Hidup tanpa rekayasa, berteman tanpa basa-basi,
jujur apa adanya, tidak ada yang tersakiti. Tak ada koruptor ataupun
penyelewengan, tidak ada intrik untuk menyakiti atau melukai orang lain. Gaya
hidup yang seadanya menjadi kunci utama. Musisi jalanan,
nama indah bagi para pelaku seni yang bersahabat dan setia melantunkan
tembang-tembangnya. Indah dan menarik.
“Hei, orang-orang yang berkulit bersih, kulitmu tak seindah kulit hitam legamku
ini. Hai, manusia yang memakai dasi di sana! Harum parfummu tak sewangi
keringat basahku ini. Dan hei, engkau yang berdiri di antara kemewahan.
Kehidupanmu tak sebaik kemewahan gitar tuaku yang kusam. Hahaha…, aku adalah raja yang berlari tanpa
beban hidup yang berarti. Hai orang-orang...! Hahahahahaha….”

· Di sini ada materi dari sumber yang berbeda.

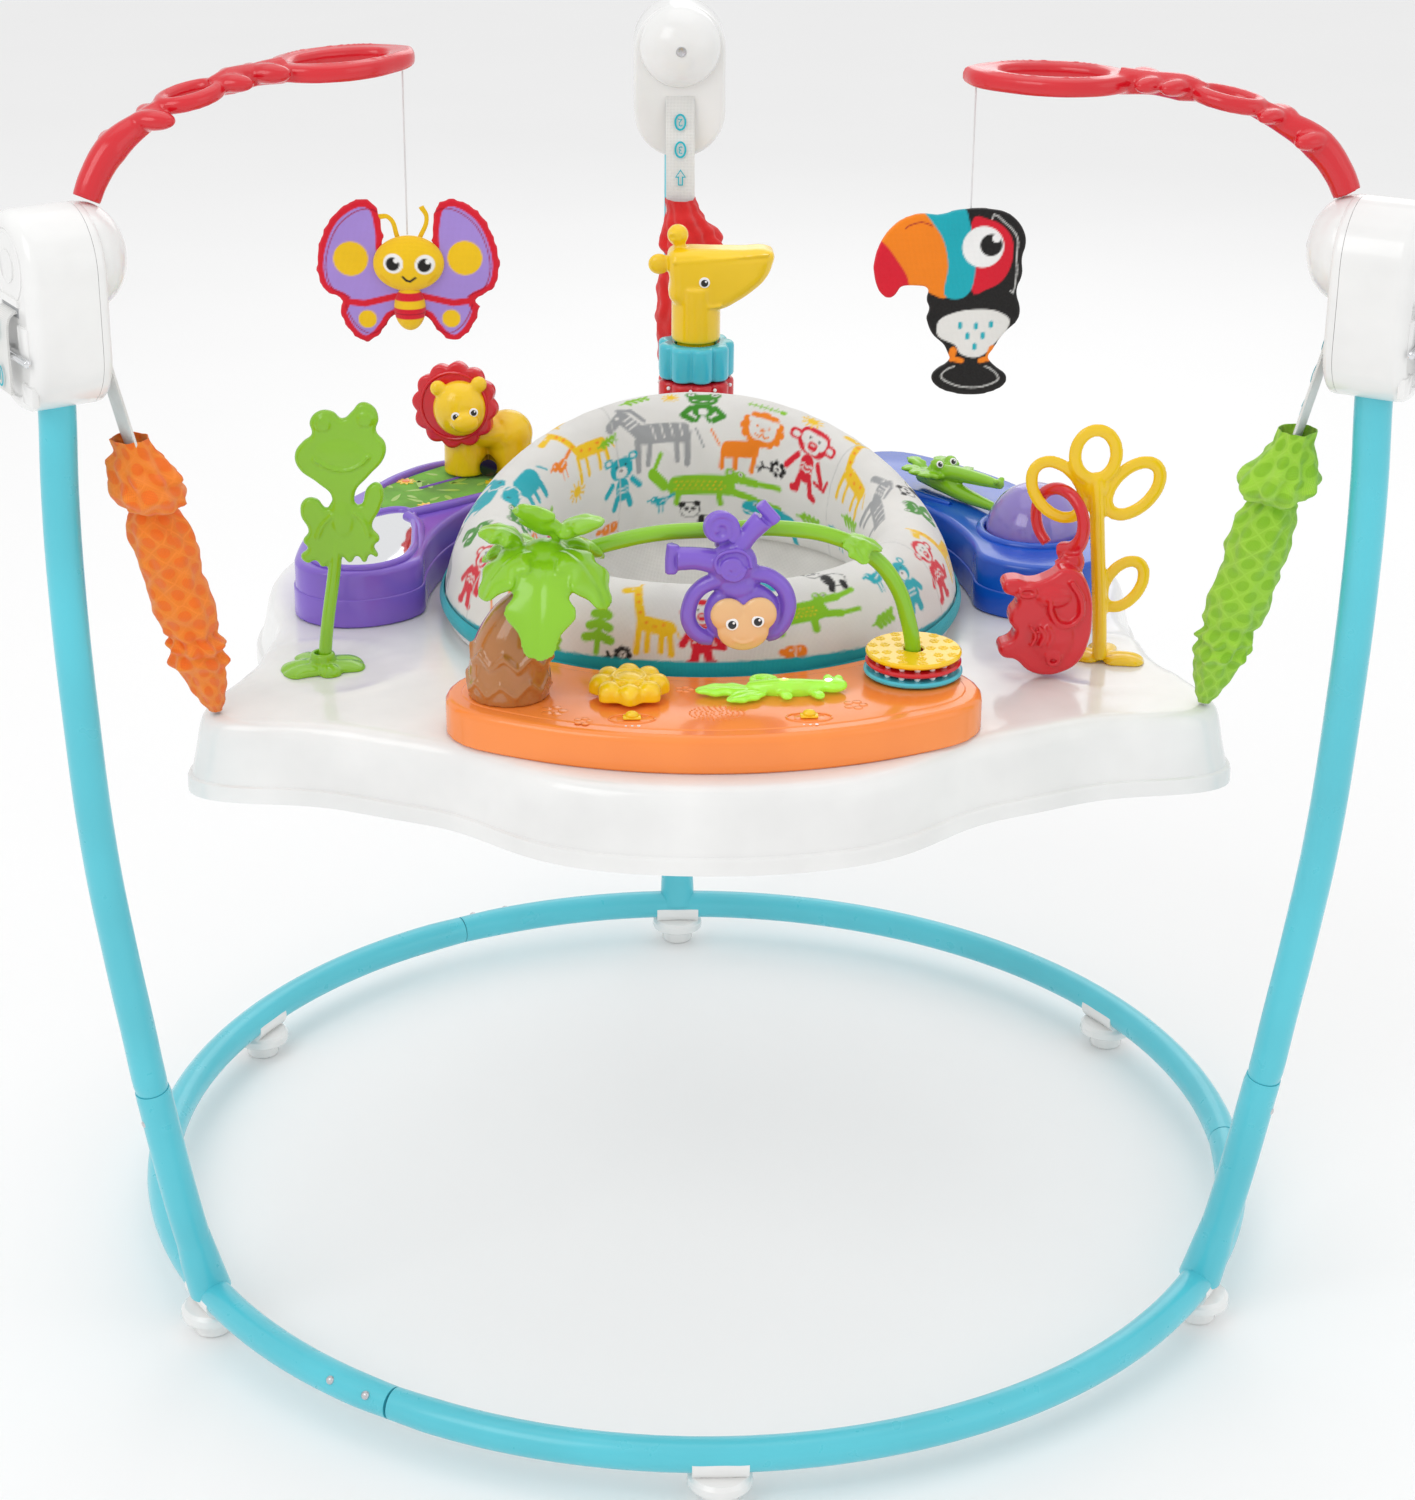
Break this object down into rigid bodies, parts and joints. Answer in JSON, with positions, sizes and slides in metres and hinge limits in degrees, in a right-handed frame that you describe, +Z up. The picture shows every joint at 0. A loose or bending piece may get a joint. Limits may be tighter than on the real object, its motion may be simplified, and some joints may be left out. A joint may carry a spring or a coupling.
{
  "type": "activity jumper",
  "caption": "Baby activity jumper: padded spinning seat in a toy tray, hung on sprung straps from a steel frame with a round base, two arms holding soft toys over it.",
  "frame": {"origin": "middle of the object's box, on the floor", "axes": "+Z up; the front, with the sound panel, faces -Y; +X is the side of the lime sleeve"},
  "size_m": [0.9306, 0.9626, 0.9157],
  "materials": {
    "turquoise_tube": "gloss",
    "white_plastic": "gloss",
    "tray_white": "gloss",
    "chrome_rod": "gloss",
    "spring_steel": "satin",
    "webbing": "matte",
    "orange_sleeve": "matte",
    "lime_sleeve": "matte",
    "red_sleeve": "matte",
    "red_plastic": "gloss",
    "toy_cord": "matte",
    "butterfly_cloth": "matte",
    "toucan_cloth": "matte",
    "orange_plastic": "satin",
    "grey_plastic": "matte",
    "seat_cloth": "matte",
    "trunk_brown": "gloss",
    "lime_plastic": "satin",
    "clear_lime": "gloss",
    "purple_plastic": "gloss",
    "yellow_plastic": "satin",
    "blue_plastic": "satin",
    "clear_lilac": "gloss",
    "sky_plastic": "satin",
    "mirror_sheet": "gloss",
    "black_print": "matte",
    "tan_plastic": "satin",
    "teal_trim": "matte"
  },
  "bodies": {
    "frame": {"base_section_left": "turquoise_tube", "base_section_right": "turquoise_tube", "base_section_back": "turquoise_tube", "post_left": "turquoise_tube", "post_right": "turquoise_tube", "post_back": "turquoise_tube", "foot_1": "white_plastic", "foot_2": "white_plastic", "foot_3": "white_plastic", "foot_4": "white_plastic", "foot_5": "white_plastic", "foot_6": "white_plastic", "pod_outer_left": "white_plastic", "pod_outer_right": "white_plastic", "pod_outer_back": "white_plastic", "pod_inner_left": "white_plastic", "pod_inner_right": "white_plastic", "pod_inner_back": "white_plastic", "adjuster_rod_left": "chrome_rod", "adjuster_rod_right": "chrome_rod", "adjuster_rod_back": "chrome_rod", "strap_left": "webbing", "strap_right": "webbing", "strap_back": "webbing", "spring_left": "spring_steel", "spring_right": "spring_steel", "spring_back": "spring_steel", "sleeve_left": "orange_sleeve", "sleeve_right": "lime_sleeve", "sleeve_back": "red_sleeve", "toy_arm_left": "red_plastic", "toy_arm_right": "red_plastic"},
    "tray": {"tray": "tray_white", "sound_panel": "orange_plastic", "battery_box": "grey_plastic", "mirror_station": "purple_plastic", "ball_station": "blue_plastic", "palm_trunk": "trunk_brown", "palm_arch": "lime_plastic", "light_lizard": "clear_lime"},
    "seat": {"seat_ring": "white_plastic", "seat_pad": "seat_cloth"},
    "butterfly": {"butterfly_cord": "toy_cord", "butterfly": "butterfly_cloth"},
    "toucan": {"toucan_cord": "toy_cord", "toucan": "toucan_cloth"},
    "monkey": {"monkey": "purple_plastic"},
    "flower_button": {"flower_button": "yellow_plastic"},
    "volume_switch": {"volume_switch": "yellow_plastic"},
    "mode_switch": {"mode_switch": "yellow_plastic"},
    "bead_spinner": {"bead_spinner": "yellow_plastic"},
    "frog": {"frog": "lime_plastic"},
    "loop_flower": {"loop_flower": "yellow_plastic"},
    "elephant": {"elephant": "red_plastic"},
    "lion": {"lion": "yellow_plastic"},
    "spin_ball": {"spin_ball": "clear_lilac"},
    "crocodile": {"crocodile": "lime_plastic"},
    "giraffe": {"giraffe": "yellow_plastic"},
    "neck_ring_red": {"neck_ring_red": "red_plastic"},
    "neck_ring_blue": {"neck_ring_blue": "sky_plastic"}
  },
  "joints": [
    {"name": "tray_bounce", "type": "slide", "parent": "frame", "child": "tray", "axis": [0, 0, 1], "range_m": [-0.06, 0.03], "stiffness_N_per_m": 400, "springref_m": 0.07102, "deforming": ["sleeve_left", "sleeve_right", "sleeve_back", "spring_left", "spring_right", "spring_back"]},
    {"name": "seat_spin", "type": "hinge", "parent": "tray", "child": "seat", "pos_m": [0, -0.03877, 0.4935], "axis": [0, 0, 1], "continuous": true},
    {"name": "butterfly_swing", "type": "hinge", "parent": "frame", "child": "butterfly", "pos_m": [-0.20317, -0.12748, 0.9004], "axis": [0, 1, 0], "range_deg": [-25, 25]},
    {"name": "toucan_swing", "type": "hinge", "parent": "frame", "child": "toucan", "pos_m": [0.16653, -0.20344, 0.9004], "axis": [0, 1, 0], "range_deg": [-25, 25]},
    {"name": "monkey_swing", "type": "hinge", "parent": "tray", "child": "monkey", "pos_m": [0.015, -0.24377, 0.617], "axis": [1, 0, 0], "range_deg": [-30, 10]},
    {"name": "flower_press", "type": "slide", "parent": "tray", "child": "flower_button", "axis": [0, 0, 1], "range_m": [-0.003, 0], "stiffness_N_per_m": 300, "springref_m": 0.002},
    {"name": "volume_slide", "type": "slide", "parent": "tray", "child": "volume_switch", "axis": [1, 0, 0], "range_m": [-0.006, 0.006]},
    {"name": "mode_slide", "type": "slide", "parent": "tray", "child": "mode_switch", "axis": [1, 0, 0], "range_m": [-0.006, 0.006]},
    {"name": "bead_spin", "type": "hinge", "parent": "tray", "child": "bead_spinner", "pos_m": [0.136, -0.23877, 0.513], "axis": [0, 0, 1], "continuous": true},
    {"name": "frog_sway", "type": "hinge", "parent": "tray", "child": "frog", "pos_m": [-0.27, -0.15377, 0.4866], "axis": [0, 1, 0], "range_deg": [-12, 12], "stiffness_Nm_per_rad": 0.6},
    {"name": "loop_sway", "type": "hinge", "parent": "tray", "child": "loop_flower", "pos_m": [0.28, -0.15377, 0.4866], "axis": [0, 1, 0], "range_deg": [-1.5, 10], "stiffness_Nm_per_rad": 1.5},
    {"name": "elephant_swing", "type": "hinge", "parent": "loop_flower", "child": "elephant", "pos_m": [0.248, -0.15377, 0.589], "axis": [1, 0, 0], "range_deg": [-25, 5]},
    {"name": "lion_slide", "type": "slide", "parent": "tray", "child": "lion", "axis": [-0.749, -0.6626, 0], "range_m": [0, 0.06]},
    {"name": "ball_spin", "type": "hinge", "parent": "tray", "child": "spin_ball", "pos_m": [0.252, 0.00622, 0.528], "axis": [0, 1, 0], "continuous": true},
    {"name": "crocodile_flip", "type": "hinge", "parent": "tray", "child": "crocodile", "pos_m": [0.178, 0.12623, 0.528], "axis": [-0.85, -0.5268, 0], "range_deg": [0, 50]},
    {"name": "giraffe_turn", "type": "hinge", "parent": "tray", "child": "giraffe", "pos_m": [0.008, 0.26122, 0.485], "axis": [0, 0, 1], "continuous": true},
    {"name": "red_ring_spin", "type": "hinge", "parent": "tray", "child": "neck_ring_red", "pos_m": [0.008, 0.26122, 0.545], "axis": [0, 0, 1], "continuous": true},
    {"name": "blue_ring_spin", "type": "hinge", "parent": "tray", "child": "neck_ring_blue", "pos_m": [0.008, 0.26122, 0.5745], "axis": [0, 0, 1], "continuous": true}
  ]
}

Inilah karya mereka. Mereka mampu
mengekspresikan perasaannya untuk ketegaran dan keyakinan hatinya. Untuk
bertahan hidup. Tawa dan canda bagian dari kehidupan
para musisi jalanan.
Beberapa
waktu lalu saya melewati salah satu stasiun di Jakarta,
dalam perjalanan itu saya menemukan pemandangan
yang menarik. Empat orang pria berusia sekitar 30 tahun, masing-masing membawa alat musik (biola,
gitar dan bas betot serta kendang) yang
tidak dimainkan pada setiap lagu. Lagu-lagu yang mereka bawakan adalah lagu
yang umum didengar, mulai dari lagu The
Beatles, Santana sampai Situmorang. Semuanya dibawakan dengan
santai, seolah tanpa beban.
Ini merupakan pemandang baru bagi saya, mungkin
juga bagi penikmat musik lainnya.
Mereka bukan
artis terkenal, juga bukan seorang amatiran. Semua
nada terjalin dengan baik dan sempurna.
Kelebihan mereka dibanding artis-artis label
ringtone adalah semua penonton bebas ikut menikmati lantunan lagu tanpa
harus ikut menyumbangkan uang (semacam free
rider). Penampilan mereka jauh
lebih berharga daripada para pemain musik yang terkenal di
berbagai media.
Mereka menghibur sambil mencari nafkah, namun mereka tak pernah memaksa pendengar untuk membayar.
Mungkin
bagi warga New York, London, Singapura dan Paris ini merupakan hal yang lumrah. Tapi, bagi warga Jakarta ini
bagaikan seteguk air segar di tengah “Kota
Panas”.
Tampilan musisi jalanan yang semakin profesional membuat
citarasa musik semakin meningkat. Kalau bisa
dibandingkan, kualitas musik mereka tidak kalah dengan musisi kelas internasional. Di sini
kita tidak berbicara tentang para pengamen biasa, tetapi musisi
jalanan profesional. Semakin banyak musisi jalanan yang profesional, semakin
menunjukkan kualitas kemapanan musik Indonesia dan membuat masyarakat kita
semakin belajar untuk mengapresiasi secara baik.
Hal
tersebut sudah dibuktikan oleh Klantink, yaitu musisi jalanan yang berarasal
dari kota Surabaya. Musik mereka yang apa adanya
namun kreatif, selalu menyuguhkan hal-hal yang baru. Mereka memanfaatkan barang
selain alat musik untuk dimainkan, misalnya dengan memukul lantai untuk
menghasilkan nada. Sekarang mereka telah mengukir prestasi lewat sebuah ajang
kompetisi yang digelar salah salah satu stasiun TV nasional.